LES DEPARTS CLANDESTINS OU TENTATIVES DE DEPART PERSISTENT EN CASAMANCE
A l’instar d’autres régions du pays, le gouvernement a installé des comités régionaux et départementaux en Casamance pour renforcer la lutte contre la migration irrégulière.

A l’instar d’autres régions du pays, le gouvernement a installé des comités régionaux et départementaux en Casamance pour renforcer la lutte contre la migration irrégulière. Malgré ces dispositifs, les départs clandestins ou tentatives de départ persistent, alimentés par le désespoir, le chômage et les difficultés structurelles du secteur de la pêche.

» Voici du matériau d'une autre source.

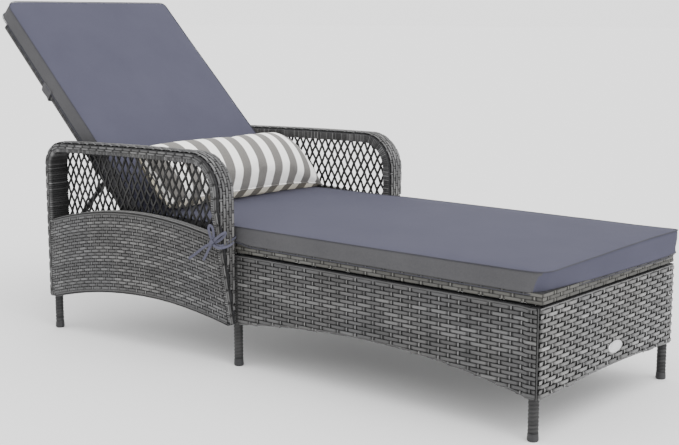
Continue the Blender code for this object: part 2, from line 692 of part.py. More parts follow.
def build_all():
    """Clear the scene and build every piece."""
    for old in list(bpy.data.objects):
        bpy.data.objects.remove(old, do_unlink=True)
    build_legs()
    build_side_panels()
    build_foot_panel()
    build_deck()
    build_rear_frame()
    build_hinge_brackets()
    build_arms()
    build_cushion("seat_cushion", FOOT_FACE_X - CUSHION_END_BEHIND, HINGE_X, DECK_Z[1] + GAP, None)

    back_pivot = add_empty("back_pivot", (HINGE_X, 0.0, HINGE_Z), turn=RECLINE)
    build_back(back_pivot)
    prop_pivot = add_empty("prop_pivot", (-PROP_AT, 0.0, 0.0), back_pivot, turn=-2.0 * RECLINE)
    build_prop(prop_pivot)
    pillow_rest = add_empty("pillow_rest", (-PILLOW_CENTRE[0], 0.0, PILLOW_CENTRE[1]), back_pivot)
    build_pillow(pillow_rest)
    bpy.context.view_layer.update()


build_all()
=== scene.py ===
"""Looks of the reclining sun lounger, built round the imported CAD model.

Frame as in the CAD: metres, +X to the foot end, +Y to the sitter's left, +Z up, floor at z = 0.
Every woven skin is made of single strands: wefts that run along a panel, over and under stakes.
"""
import json
import math
import random
from collections import namedtuple

import bmesh
import bpy
import numpy as np
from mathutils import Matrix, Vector
from mathutils.bvhtree import BVHTree


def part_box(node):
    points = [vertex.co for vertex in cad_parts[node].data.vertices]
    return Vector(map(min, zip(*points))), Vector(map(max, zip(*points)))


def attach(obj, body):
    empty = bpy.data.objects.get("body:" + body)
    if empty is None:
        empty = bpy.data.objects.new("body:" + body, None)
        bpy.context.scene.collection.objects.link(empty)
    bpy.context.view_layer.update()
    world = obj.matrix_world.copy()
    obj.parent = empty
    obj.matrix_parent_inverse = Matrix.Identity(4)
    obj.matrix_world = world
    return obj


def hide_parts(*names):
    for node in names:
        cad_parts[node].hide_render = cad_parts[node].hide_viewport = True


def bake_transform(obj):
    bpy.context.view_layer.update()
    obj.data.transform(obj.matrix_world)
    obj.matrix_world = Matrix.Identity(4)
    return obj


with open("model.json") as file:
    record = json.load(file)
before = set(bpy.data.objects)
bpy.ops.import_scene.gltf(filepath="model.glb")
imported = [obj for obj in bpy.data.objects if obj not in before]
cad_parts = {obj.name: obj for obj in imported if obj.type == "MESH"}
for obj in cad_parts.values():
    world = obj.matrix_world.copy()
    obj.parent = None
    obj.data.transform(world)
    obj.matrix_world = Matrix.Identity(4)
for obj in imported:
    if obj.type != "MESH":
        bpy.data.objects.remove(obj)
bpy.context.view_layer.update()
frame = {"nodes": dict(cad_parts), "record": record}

SIDES = (("right", -1.0), ("left", 1.0))
RECLINE = math.radians(44.0)

# ---- places read from the frame ---------------------------------------------------------------
HINGE = Vector(next(joint["pos_m"] for joint in frame["record"]["behaviour"]["joints"]
                    if joint["name"] == "back_hinge"))
FOOT_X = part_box("foot_end_panel")[1][0]
DECK_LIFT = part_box("seat_deck")[1][2] - HINGE.z
ARM_LOW, ARM_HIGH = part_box("arm_band_left")
ALONG_BACK = Vector((-math.cos(RECLINE), 0.0, math.sin(RECLINE)))
OFF_BACK = Vector((math.sin(RECLINE), 0.0, math.cos(RECLINE)))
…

Dans le cadre de sa stratégie nationale de lutte contre la migration irrégulière, l’État a mis en place ces comités pour concrétiser la territorialisation de cette politique. Une démarche structurante qui, si elle est bien menée, pourrait considérablement contribuer à freiner, voire réduire significativement le phénomène. Pour le ministre de l’Intérieur et de la Sécurité publique, le Général de Corps d’Armée Jean-Baptiste Tine, qui a procédé à l’installation de ces comités à Ziguinchor après Thiès et Saint-Louis, cette structuration permet de prendre en compte les spécificités territoriales et les réalités socioculturelles des différentes communautés. Ces comités, démembrements du Secrétariat permanent du Comité interministériel de lutte contre la migration irrégulière (CILMI), sont chargés d’appliquer les directives nationales à l’échelle locale, de sensibiliser sur les dangers de la migration irrégulière, mais aussi de concevoir et mettre en œuvre des projets concrets pour endiguer ce fléau.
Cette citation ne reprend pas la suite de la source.